With Reb Yekele's passing shortly before Beirishel's Bar Mitzvah, the delicate task of raising a new prodigy fell to his widow - herself renowned for her genius and wit (she wrote a great number of her husband's responsa on dictation) and to her two older sons: Reb Yitzchak, who replaced his late father as Rav of Rimelov, and Reb Nachum, Rav of Dombrovo and author of the Chazon Nachum, and later celebrated as a great posek in his own right. By age 19 he entered by marriage into the illustrious family of Rav Yisroel Yoseif HaCharif of Tshebin. Since he did not want any rabbinic post, his wife administered a modest coal business, while Reb Beirish continued his single-minded pursuit of Torah study, amassing knowledge of phenomenal breadth and scope. Nonetheless, the avalanche of requests from varied kehillos that he lead them as their Rav continued, and his friend, Reb Meir Arik, prayed that his business fail so that Klal Yisrael not be deprived of his leadership.For twenty years, this Tshebiner ba'al habayis (layman) - already renowned as the "Gaon of Tshebin" - was consulted by leading rabbanim with whom he maintained a vigorous correspondence; still he remained deaf to all rabbinical offers. However, due to his love of learning and teaching, he would commute daily to and from Cracow to say shiurim to the local bachurim after business hours.

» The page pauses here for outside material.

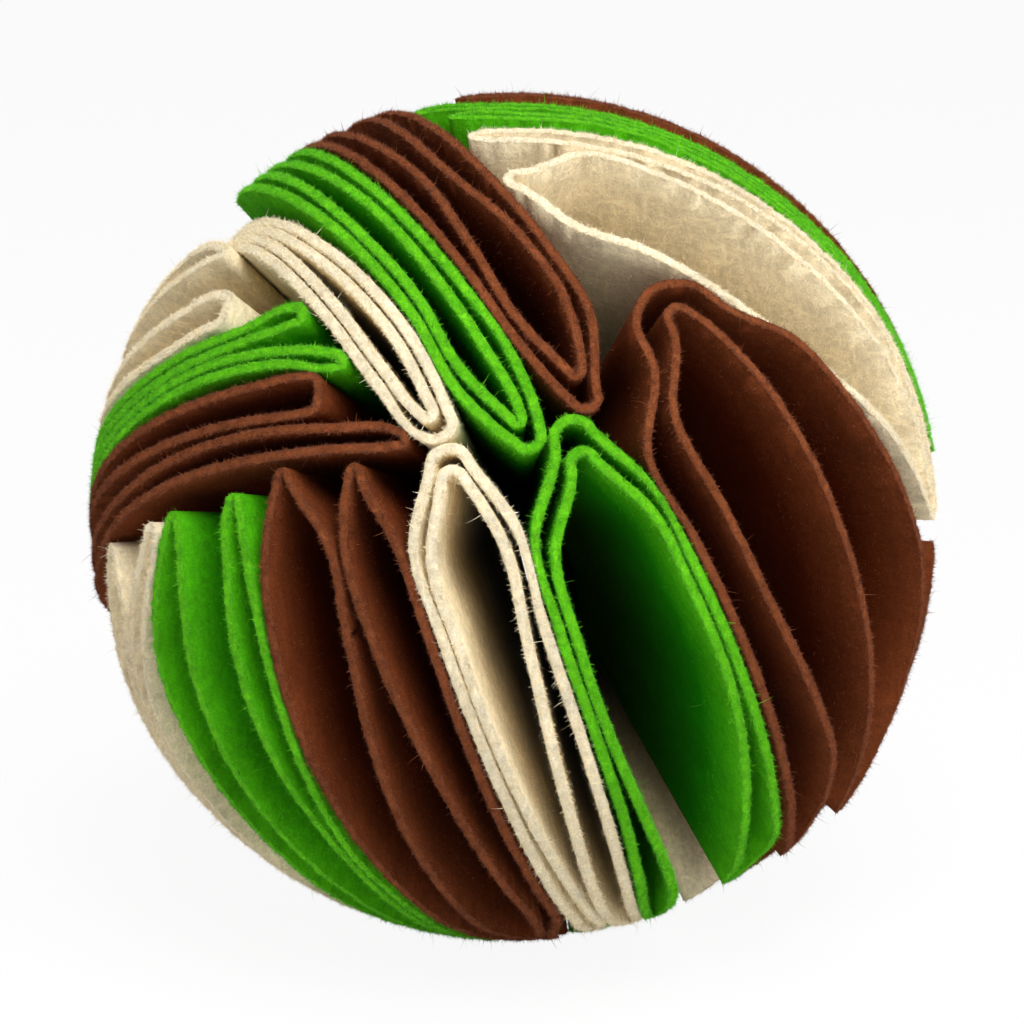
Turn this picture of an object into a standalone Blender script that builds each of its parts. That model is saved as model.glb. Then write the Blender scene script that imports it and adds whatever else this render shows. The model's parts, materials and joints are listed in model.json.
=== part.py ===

He carefully collected copies of these responsa, amassing enough material to publish ten volumes. In 1937 he succeeded in producing the first and only sefer every printed in Tshebin, entitled Doveiv Meishorim- the other nine volumes were never published.
The Tshebiner Rav's picture, along with those of the Rebbeim of Ger and Belz, had appeared in the venomous tabloid Die Sturmer, his caption reading: "The worlds greatest Talmudist." Realizing that he was a target for elimination, he fled, crossing the Communist border, entering Lvov (Lemberg). Communist authorities were carrying out their systematic erasure of religious life, the gaon of Tshebin, along with thousands of other Jews, was deported to Siberia, long with his wife and youngest daughter, the Rav arrived in Sverdelovsk, Siberia, in late 1940.
His noted son-in-law, his successor as Rosh Yeshivah of Kochav MiYaakov, and a noted gaon and author in his own right, Rabbi Baruch Shimon Schneersohn relates: Upon republishing these responsa some 26 years after they were written, he included the Rav's subsequent handwritten glosses to the first edition. He found not one correction, only additional proofs to those very answers originally written without as much as a Gemara.
The Tshebiner Rav arrived on the eve of Pesach, 1946, in Jerusalem, which he was to call home for the rest of his life.
On the fourth of Cheshvan, 5726, 70 minutes before Shabbos, his neshamah entered a yom shekulo tov.